He was a devout Churchman, upright in all his affairs, respectable, took snuff, walked with a waddle and cultivated a double chin. M. Arouet pater did not marry until his mind was mature, so that he might avoid the danger of a mismating. He was forty, past. The second son, Francois fils, was ten years younger than his brother Armand, so the father was over fifty when our hero was born. Francois fils used to speak of himself as an afterthought—a sort of domestic postscript—"but," added he musingly, "our afterthoughts are often best."

One of the most distinguished clients of M. Arouet was Ninon de Lenclos, who had the felicity to be made love to by three generations of Frenchmen. Ninon has been likened for her vivacious ways, her flashing intellect, and her perennial youth, to the divine Sara, who at sixty plays the part of Juliet with a woman of thirty for the old nurse. Ninon had turned her three-score and ten, and swung gracefully into the home-stretch, when the second son was born to M. Arouet. She was of a deeply religious turn of mind, for she had been loved by several priests, and now the Abbe de Chateauneuf was paying his devotions to her.

Ninon was much interested in the new arrival, and going to the house of M. Arouet, took to bed, and sent in haste for the Abbe de Chateauneuf, saying she was in sore trouble. When the good man arrived, he thought it a matter of extreme unction, and was ushered into the room of the alleged invalid. Here he was duly presented with the infant that later was to write the "Philosophical Dictionary." It was as queer a case of kabojolism as history records.

Doubtless the Abbe was a bit agitated at first, but finally getting his breath, he managed to say, "As there is a vicarious atonement, there must also be, on occasion, vicarious births, and this is one—God be praised."

The child was then baptized, the good Abbe standing as godfather.

There must be something, after all, in prenatal influences, for as the little Francois grew up he evolved the traits of Ninon de Lenclos and the Abbe much more than those of his father and mother.

When the boy was a little over six years old the mother died. Of her we know absolutely nothing. In her son's writings he refers to her but once, wherein he has her say that "Boileau was a clever book, but a silly man."

The education of the youngster seemed largely to have been left to the Abbe, his godfather, who very early taught him to recite the "Mosiad," a metrical effusion wherein the mistakes of Moses were related in churchly Latin, done first for the divertisement of sundry pious monks in idle hours.

At ten years of age Francois was sent to the College of Louis-le-Grand, a Jesuit school where the minds of youth were molded in things sacred and secular.
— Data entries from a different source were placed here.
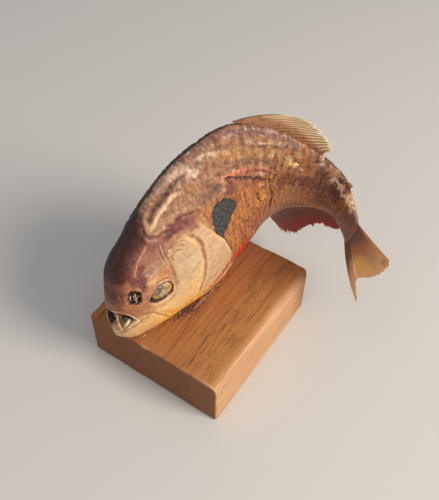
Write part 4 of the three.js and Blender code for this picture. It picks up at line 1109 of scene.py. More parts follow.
# colour and strength
LINE_LOOKS = {
    "pale_lines": ((0.64, 0.38, 0.22), 0.6),
    "dark_lines": ((0.17, 0.075, 0.03), 0.5),
    "veins": ((0.36, 0.17, 0.075), 0.55),
}
OUTLINES = {"eye_hole": EYE_RIM, "nostril": NOSTRIL_RIM, "mark_in": MARK}


def drawn(s, h):
    """Distances to the lines that are too fine for the skin's own points."""
    found = {name: inside(s, h, points) for name, points in OUTLINES.items()}
    for name, group in FINE_LINES.items():
        found[name] = np.min([np.abs(beside(s, h, points)) for points in group], axis=0)
    return {name: np.clip(gap, -9, 9) for name, gap in found.items()}


def varnished_skin(name, lined):
    """Dried skin under thin varnish: the painted colours, broken up by flecks, fibres and pores."""
    look = Finish(name, IOR=1.46, Coat_Roughness=0.28)
    place, uv = look.place, look.uv
    tint = look.lines("tint", "Color")
    fleck, hollow, fibrous = (look.lines(value) for value in ("fleck", "hollow", "fibrous"))
    fibre = uv.stretched((150, 26, 1), (0, 0, 0.12)).cloud(1.0, 4.0, 0.65, 0.6)
    strands = uv.stretched((64, 300, 1), (0, 0, 0.45)).cloud(1.0, 4.0, 0.6, 0.8)
    coarse = place.cloud(420, 4.0, 0.62)
    grain = place.cloud(1500, 3.0, 0.6)
    blotch = place.cloud(150, 3.0, 0.6)
    pits = place.cells(1250).rise(0.30, 0.12)
    waver = (place.cloud(1100, 3.0, 0.6) - 0.5) * 1.3
    even = 1 - fibrous
    body = tint.over(
        (fleck * (1 - coarse.rise(0.30, 0.72)) * 0.45, (0.56, 0.40, 0.30), "MULTIPLY"),
        (fleck * blotch.rise(0.54, 0.70) * 0.35, (0.55, 0.36, 0.28), "MULTIPLY"),
        (fleck * grain.rise(0.56, 0.74) * 0.6, (1.6, 1.5, 1.4), "MULTIPLY"),
        (fibrous * fibre.rise(0.50, 0.62) * 0.7, (0.46, 0.29, 0.20), "MULTIPLY"),
        (fibrous * fibre.rise(0.46, 0.36) * 0.75, (1.5, 1.42, 1.3), "MULTIPLY"),
        (even * strands.rise(0.52, 0.66) * 0.32, (0.60, 0.44, 0.34), "MULTIPLY"),
        (even * strands.rise(0.46, 0.34) * 0.30, (1.25, 1.2, 1.1), "MULTIPLY"),
        (pits * fleck * 0.15, (0.10, 0.045, 0.03)),
        # painted shade in the deep grooves
        (hollow * 0.45, (0.30, 0.16, 0.11), "MULTIPLY"),
    )
    if lined:
        for line, (shade, strength) in LINE_LOOKS.items():
            near = (look.lines(line) + waver * 0.45).rise(0.34, 0.06)
            body = body.over((near * coarse.rise(0.35, 0.55) * strength, shade))
        body = body.over(
            # painted shade: the skin inside the eye socket and the nostril is painted near black
            ((look.lines("eye_hole") + waver * 0.4).rise(-0.12, 0.08), (0.085, 0.038, 0.018)),
            ((look.lines("nostril") + waver * 1.3).rise(-0.05, 0.15), (0.03, 0.011, 0.006)),
        )
    # the slate mark, brushed over with paler strokes that are partly painted highlights, and darker at its
    # rim
    brush = uv.stretched((330, 170, 1), (0, 0, 0.9)).cloud(1.0, 2.0, 0.5)
    mark_in = look.lines("mark_in") + waver * 0.7
    mark = mark_in.rise(-0.1, 0.12)
    rim = mark_in.rise(0.9, 0.2)
    body = body.over(
        (mark, (0.022, 0.021, 0.025)),
        (mark * brush.rise(0.53, 0.62) * (1 - rim) * 0.85, (0.15, 0.147, 0.155)),
        (mark * brush.rise(0.46, 0.38) * 0.7, (0.010, 0.009, 0.010)),
        (mark * rim * 0.7, (0.014, 0.010, 0.009)),
    )
    look.feed("Base Color", body)
    look.feed("Roughness", 0.42 + coarse * 0.12 + fleck * 0.06 + hollow * 0.18 + mark * 0.05)
    light = tint.node("RGBToBW", None, {0: tint})
    look.feed("Coat Weight", light.rise(0.01, 0.16) * 0.38 + 0.08 - hollow * 0.2)
    height = (coarse * 0.8 + grain * 0.45 - pits * 0.5) * (fleck * 0.7 + 0.3)
    height = height + fibre * fibrous * 0.5 + mark * brush * 1.6 + strands * even * 0.5
    look.bump(height, 0.55 if lined else 0.4, 0.00022)
    return look.material


def grid(across, along):
    """A sheet of quads; the number of each point's column and row go with it."""
    bm = bmesh.new()
    bmesh.ops.create_grid(bm, x_segments=across, y_segments=along, size=0.5)
    where = np.array([v.co for v in bm.verts])
    column = np.rint((where[:, 0] + 0.5) * across).astype(int)
    row = np.rint((where[:, 1] + 0.5) * along).astype(int)
    return bm, column, row


def kept(bm, values):
    """Writes values on the points of a mesh that is still being worked."""
    bm.verts.ensure_lookup_table()
    for name, row in values.items():
        layer = bm.verts.layers.float.new(name)
        for vert, value in zip(bm.verts, row):
            vert[layer] = value


def blurred(rows, along, around):
    """Means over a window of the skin's grid, which is closed round the body."""
    ring = rows[:, :-1]
    ring = sum(np.roll(ring, k, axis=1) for k in range(-around, around + 1)) / (2 * around + 1)
    long = np.pad(ring, ((along, along), (0, 0)), mode="edge")
    ring = sum(long[k:k + len(rows)] for k in range(2 * along + 1)) / (2 * along + 1)
    return np.column_stack([ring, ring[:, 0]])


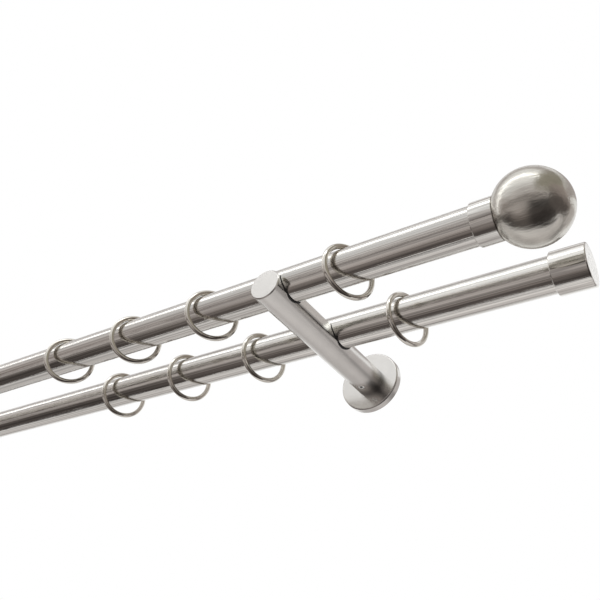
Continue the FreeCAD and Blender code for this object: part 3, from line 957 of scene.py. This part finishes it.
class CURTAIN_OT_rings(bpy.types.Operator):
    """Curtain rings of polished round wire"""

    bl_idname = "curtain.rings"
    bl_label = "Curtain rings"

    def execute(self, context):
        scene = context.scene
        wire = scene.curtain_sizes.ring_wire / 2
        outer = span("front_right_ring_1").z / 2
        section = [
            (wire * math.sin(angle), outer - wire + wire * math.cos(angle))
            for angle in (math.tau * step / AROUND_WIRE for step in range(AROUND_WIRE))
        ]
        ring = turned("ring_pattern", section, steps=AROUND_FINE)
        bpy.ops.object.shade_smooth()
        bright = finish_named("bright", bright_wire, scene.curtain_colours.bright)
        for row in ROWS:
            for side, sign in SIDES.items():
                for number in range(1, RINGS_PER_ROW + 1):
                    node = f"{row}_{side}_ring_{number}"
                    size = span(node)
                    swing = -sign * math.atan2(size.x - 2 * wire, size.y - 2 * wire)
                    turn = Matrix.Rotation(swing, 4, "Z") @ ALONG_X
                    twin = copy_of(ring, f"{node}_wire", Matrix.Translation(middle(node)) @ turn)
                    hand_over(twin, node, bright, body=node)
        bpy.data.objects.remove(ring)
        return {"FINISHED"}


# Studio: places in metres, angles in degrees, 0 being the room side and 90 straight up

# The photograph's viewpoint
VIEW_PLACE = Vector((586.9, -345.2, -226.3)) * MM
VIEW_AIM = Vector((358.3, -59.4, 33.5)) * MM
VIEW_ROLL = 7.7
VIEW_LENS = 43.3

FLOOR_SIZE = 400
WORLD_LIGHT = 0.85

# How far the round card reaches along the poles and round them
CARD_LEFT, CARD_RIGHT = -20.0, 2.0
CARD_START, CARD_END = -168, 150

# Greys of the round card by angle, near the right bracket and far to its left
WALL_GREYS = ((86, 0.50), (103, 0.50), (105, 1.0), (114, 1.0), (118, 0.45), (150, 0.45))
NEAR_GREYS = (
    (-168, 0.66), (-143, 0.58), (-131, 0.60), (-119, 0.66), (-98, 0.72), (-96.5, 0.09),
    (-80, 0.095), (-72, 0.12), (-60, 0.20), (-48, 0.30), (-44, 0.40), (-36, 0.45),
    (-24, 0.47), (-15, 0.44), (-13.5, 0.14), (-9.5, 0.14), (-8, 0.44), (3, 0.60),
    (11, 0.54), (13, 0.60), (22, 0.80), (26, 0.80), (33, 0.98), (84, 1.0), *WALL_GREYS,
)
FAR_GREYS = (
    (-168, 0.66), (-143, 0.58), (-119, 0.66), (-98, 0.72), (-96.5, 0.065), (-60, 0.065),
    (-50, 0.075), (-43, 0.09), (-37, 0.17), (-32, 0.35), (-26, 0.52), (-17, 0.50),
    (-13, 0.20), (-7, 0.20), (2, 0.36), (12, 0.38), (24, 0.46), (33, 0.60),
    (51, 0.66), (84, 0.72), *WALL_GREYS,
)
CORNER_COLOUR = (0.32, 0.30, 0.25, 1)
WHITE = (1, 1, 1, 1)

# The side card's place along the poles, and its reach in depth and height
SIDE_CARD_X = 1.9
SIDE_CARD_FRONT, SIDE_CARD_BACK = -0.9, 3.6
SIDE_CARD_LOW, SIDE_CARD_HIGH = -1.88, 2.40


def finish_card(card, finish, colour):
    """Makes a card glow with a colour, seen in reflections alone."""
    finish.surface(
        Base_Color=(0, 0, 0, 1), Specular_IOR_Level=0.0,
        Emission_Color=colour, Emission_Strength=1.0,
    )
    card.data.materials.append(finish.material)
    card.visible_camera = False
    card.visible_diffuse = False
    card.visible_shadow = False
    card.visible_transmission = False
    card.visible_volume_scatter = False


def warm(level):
    """A grey of the room in front, warmer the darker it is."""
    depth = max(0, min(1.6, 2.1 - 2.6 * level))
    return (level, level * (1 - 0.085 * depth), level * (1 - 0.12 * depth))


def curved_card(name, centre, radius):
    """A sheet curved round the poles."""
    clear_selection()
    bpy.ops.mesh.primitive_grid_add(x_subdivisions=2, y_subdivisions=96, size=1)
    card = bpy.context.object
    card.name = name
    for vertex in card.data.vertices:
        angle = math.radians(CARD_START + (CARD_END - CARD_START) * (vertex.co.y + 0.5))
        vertex.co = Vector((
            CARD_LEFT + (CARD_RIGHT - CARD_LEFT) * (vertex.co.x + 0.5),
            centre.y - radius * math.cos(angle),
            centre.z + radius * math.sin(angle),
        ))
    return card


def card_angle(finish, centre):
    """Where a point of a curved card lies along the poles, and its angle round them in degrees."""
    along, depth, height = (finish.coordinate(axis) for axis in "XYZ")
    angle = finish.node(
        "ShaderNodeMath", {"operation": "ARCTAN2"}, {0: height - centre.z, 1: centre.y - depth}
    )
    return along, angle * math.degrees(1)


def bands(finish, angle, greys):
    """Warm greys at given angles, blended between them."""
    start = greys[0][0]
    share = 1 / (greys[-1][0] - start)
    stops = [((place - start) * share, warm(level)) for place, level in greys]
    return finish.node("ShaderNodeValToRGB", {"stops": stops}, {"Fac": (angle - start) * share})


def strip_lamp(name, centre, distance, angle, width, length, power):
    """A long strip lamp beside the poles, at an angle up from the room side."""
    away = Vector((0, -math.cos(math.radians(angle)), math.sin(math.radians(angle))))
    data = bpy.data.lights.new(name, "AREA")
    data.shape = "RECTANGLE"
    data.size = length
    data.size_y = width
    data.energy = power
    lamp = bpy.data.objects.new(name, data)
    bpy.context.scene.collection.objects.link(lamp)
    lamp.location = centre + away * distance
    lamp.rotation_euler = Matrix((
        (1, 0, 0),
        (0, away.z, away.y),
        (0, -away.y, away.z),
    )).to_euler()
    lamp.visible_camera = False


class CURTAIN_OT_studio(bpy.types.Operator):
    """Floor, white background, strip lamp, cards that the metal reflects, and the camera"""

    bl_idname = "curtain.studio"
    bl_label = "Studio"

    def execute(self, context):
        scene = context.scene
        scene.view_settings.view_transform = "Standard"
        centre = (middle("front_pole") + middle("rear_pole")) / 2
        radius = scene.curtain_studio.card_radius
        self.make_floor(scene)
        self.make_world(scene)
        self.make_round_card(centre, radius)
        self.make_side_card()
        strip_lamp(
            "Strip lamp", centre + Vector((-2.55, 0, 0)), distance=radius * 0.95, angle=58,
            width=0.15, length=6.9, power=scene.curtain_studio.key,
        )
        self.make_camera(scene)
        return {"FINISHED"}

    def make_round_card(self, centre, radius):
        """The room round the poles as bands of grey, with other levels towards the far left."""
        card = curved_card("Round card", centre, radius)
        finish = Finish("Round card")
        along, angle = card_angle(finish, centre)
        underside = 1 - finish.rise(angle, -100, -60)
        shifted = angle + finish.rise(along, 0.35, 1.3) * underside * 20
        near = bands(finish, shifted, NEAR_GREYS)
        far = bands(finish, shifted, FAR_GREYS)
        colour = finish.blend(finish.rise(along, -0.85, 0.0), far, near)

        lines = finish.node(
            "ShaderNodeTexNoise", {"noise_dimensions": "1D"},
            {"W": angle, "Scale": 0.35, "Detail": 2.0, "Roughness": 0.6},
        )
        clouds = finish.noise(finish.place((1.6, 1.6, 1.6)))
        cloudy = 1 - finish.rise(angle, 0, 30)
        colour = finish.dim(colour, 0.85 + lines * 0.3)
        colour = finish.dim(colour, 1 + (clouds - 0.5) * cloudy * 0.9)

        below = finish.rise(shifted, -98, -96) * (1 - finish.rise(angle, -46, -38))
        low = finish.rise(along, 0.26, 0.62) * below
        mid = finish.rise(along, 0.40, 0.75) * finish.window(angle, (-52, -44), (-26, -14))
        back = finish.rise(along, 0.45, 0.7) * (1 - finish.rise(angle, -156, -146))
        colour = finish.dim(colour, (1 - low * 0.7) * (1 - mid * 0.82) * (1 - back * 0.5))

        corner = finish.rise(along, 0.75, 1.05) * finish.window(angle, (0, 20), (105, 118))
        colour = finish.blend(corner, colour, CORNER_COLOUR)
        behind = finish.rise(along, 0.35, 0.5) * finish.rise(angle, 138, 141)
        finish_card(card, finish, finish.blend(behind, colour, WHITE))

    def make_side_card(self):
        """A dim card at the right, which ends where the wall side begins."""
        clear_selection()
        bpy.ops.mesh.primitive_grid_add(x_subdivisions=1, y_subdivisions=8, size=1)
        card = bpy.context.object
        card.name = "Side card"
        for vertex in card.data.vertices:
            vertex.co = Vector((
                SIDE_CARD_X,
                SIDE_CARD_FRONT if vertex.co.x < 0 else SIDE_CARD_BACK,
                SIDE_CARD_LOW + (SIDE_CARD_HIGH - SIDE_CARD_LOW) * (vertex.co.y + 0.5),
            ))
        finish = Finish("Side card")
        depth, height = (finish.coordinate(axis) for axis in "YZ")
        lift = finish.rise(height, -0.1, 0.5)
        dark = finish.shade(warm(0.1), lift, 1.0, 3.4)
        wall = finish.rise(depth - height * 0.3, 0.8, 1.3)
        finish_card(card, finish, finish.blend(wall, dark, (*warm(0.56), 1)))

    def make_floor(self, scene):
        clear_selection()
        below = (0, 0, -scene.curtain_studio.floor_drop)
        bpy.ops.mesh.primitive_plane_add(size=FLOOR_SIZE, location=below)
        floor = bpy.context.object
        floor.name = "floor"
        bpy.ops.object.transform_apply()
        finish = Finish("Pale floor")
        mottle = finish.noise(finish.place((3, 3, 3)))
        finish.surface(
            Base_Color=finish.shade(scene.curtain_studio.floor, mottle, 0.99, 1.01), Roughness=0.9
        )
        floor.data.materials.append(finish.material)

    def make_world(self, scene):
        """White where it is seen, in a reflection too, and a little dimmer as a light."""
        world = bpy.data.worlds.new("Studio")
        scene.world = world
        world.use_nodes = True
        world.node_tree.nodes.clear()
        web = NodeWeb(world.node_tree)
        camera, glossy, clear = (
            web.node("ShaderNodeLightPath", output=f"Is {kind} Ray")
            for kind in ("Camera", "Glossy", "Transmission")
        )
        seen = camera + glossy + clear
        strength = web.node(
            "ShaderNodeMapRange", None, {"Value": seen, "To Min": WORLD_LIGHT, "To Max": 1.0}
        )
        background = web.node(
            "ShaderNodeBackground", None, {"Color": WHITE, "Strength": strength}
        )
        web.node("ShaderNodeOutputWorld", None, {"Surface": background})

    def make_camera(self, scene):
        data = bpy.data.cameras.new("Camera")
        data.lens = VIEW_LENS
        data.sensor_width = 36
        data.clip_start = 0.01
        camera = bpy.data.objects.new("Camera", data)
        scene.collection.objects.link(camera)
        facing = (VIEW_AIM - VIEW_PLACE).to_track_quat("-Z", "Y")
        roll = Euler((0, 0, math.radians(VIEW_ROLL))).to_quaternion()
        camera.location = VIEW_PLACE
        camera.rotation_euler = (facing @ roll).to_euler()
        scene.camera = camera


OPERATORS = (
    CURTAIN_OT_poles,
    CURTAIN_OT_arms,
    CURTAIN_OT_bridges,
    CURTAIN_OT_pads,
    CURTAIN_OT_rosettes,
    CURTAIN_OT_wall_plates,
    CURTAIN_OT_grub_screws,
    CURTAIN_OT_sleeves,
    CURTAIN_OT_balls,
    CURTAIN_OT_caps,
    CURTAIN_OT_rings,
    CURTAIN_OT_studio,
)


class CURTAIN_PT_panel(bpy.types.Panel):
    """Buttons that build the curtain pole, piece by piece"""

    bl_idname = "CURTAIN_PT_panel"
    bl_label = "Double curtain pole"
    bl_space_type = "VIEW_3D"
    bl_region_type = "UI"
    bl_category = "Curtain pole"

    def draw(self, context):
        for group in ("curtain_sizes", "curtain_colours", "curtain_studio"):
            settings = getattr(context.scene, group)
            box = self.layout.box()
            for name in settings.__annotations__:
                box.prop(settings, name)
        for operator in OPERATORS:
            self.layout.operator(operator.bl_idname)


CLASSES = (CurtainSizes, CurtainColours, CurtainStudio, *OPERATORS, CURTAIN_PT_panel)


def register():
    for item in CLASSES:
        bpy.utils.register_class(item)
    bpy.types.Scene.curtain_sizes = bpy.props.PointerProperty(type=CurtainSizes)
    bpy.types.Scene.curtain_colours = bpy.props.PointerProperty(type=CurtainColours)
    bpy.types.Scene.curtain_studio = bpy.props.PointerProperty(type=CurtainStudio)


def unregister():
    del bpy.types.Scene.curtain_studio
    del bpy.types.Scene.curtain_colours
    del bpy.types.Scene.curtain_sizes
    for item in reversed(CLASSES):
        bpy.utils.unregister_class(item)


def main():
    register()
    for operator in OPERATORS:
        group, action = operator.bl_idname.split(".")
        getattr(getattr(bpy.ops, group), action)()
    clear_selection()


if __name__ == "__main__":
    main()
In only one thing did the boy really excel, and that was in the matter of making rhymes. The Abbe Chateauneuf had taught him the trick before he could speak plainly, and Ninon had been so pleased with the wee poet that she left him two thousand francs in her will for the purchase of books. As Ninon insisted on living to be ninety, Voltaire discounted the legacy and got it cashed on dedicating a sonnet to the divine Ninon. In this sonnet Voltaire suggests that a life of virtue conduces largely to longevity, as witness the incomparable Ninon de Lenclos, to which sentiment Ninon filed no exceptions.